The impact evaluation linked to this pilot study was primarily aimed at providing an estimate of the 
likely magnitude of effect of Word and World Reading on reading comprehension of Year 3 and 4 
pupils in primary schools with a high proportion of disadvantaged children. This estimate can be used 
both to inform a decision regarding whether there is sufficient promise for a larger trial, and if so, to 
help assess how large that trial would have to be in order to stand a reasonable chance of detecting 
the impact. The results aimed to be indicative only. 


Timeline 


June-July 2013 
The pre-test was conducted in 17 of the schools that had signed up for the programme. 


August 2013 
Training of staff began. 


September 2013—June 2014 
Delivery of WWR began in treatment schools. Evaluators conducted visits to treatment schools 


throughout the intervention to observe the delivery of the lessons. 


July 2014 
The conduct of the post-test continued throughout the month. Most schools completed the test in the 


first two weeks of July. 


August—October 2014 
Marking of post-test long answer scripts by evaluators. Chasing up and collection of school leavers’ 


test scripts. 


November to December 2014 
Matching of pre- and post-test data, analyses of outcome measures, and writing up of evaluation 
report. 


Participants 


In the first call, 21 schools registered interest in the programme and signed up. However, when the 
programme started in earnest, four schools decided not to go ahead because they did not feel that 
they could commit to the programme. In the event, the project team successfully recruited 17 schools: 
of these, 9 were randomised to receive the intervention immediately and the other 8 schools, forming 
the control (waitlist), were to receive the intervention a year later. 


In total, 1,628 pupils were signed up. Nine pupils from one treatment school withdrew subsequently 
because they were being dealt with under School Action Plus (SA+) and were receiving another 
intervention deemed more appropriate for them. One treatment school withdrew at the beginning of 
the programme after pre-test because they had a new head who did not think that the WWR 
programme aligned with their new curriculum.
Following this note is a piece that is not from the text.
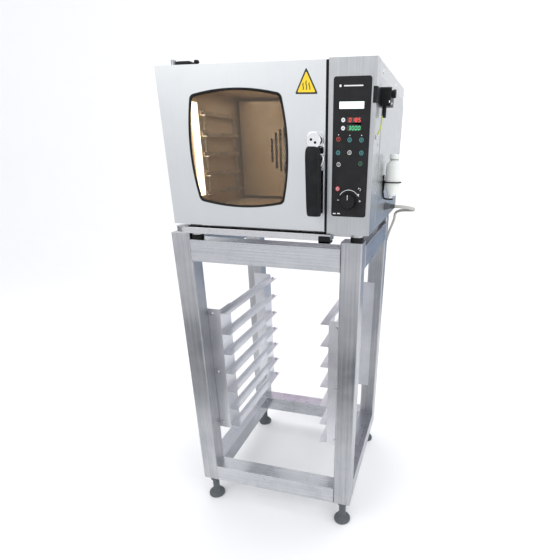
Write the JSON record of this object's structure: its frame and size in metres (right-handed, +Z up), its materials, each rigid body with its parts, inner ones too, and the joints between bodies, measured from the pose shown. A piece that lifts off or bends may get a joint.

This school provided post-test data, and is included in 
the intention-to-treat. 


One school did not complete the pre-test as they did not have the time to do so, but continued with 
the intervention with the agreement of the developers and the EEF. 


The flow chart below tracks the number of schools/pupils from initial enrolment and allocation to 
analysis. In the final analysis, 1,340 pupils were analysed from 17 schools.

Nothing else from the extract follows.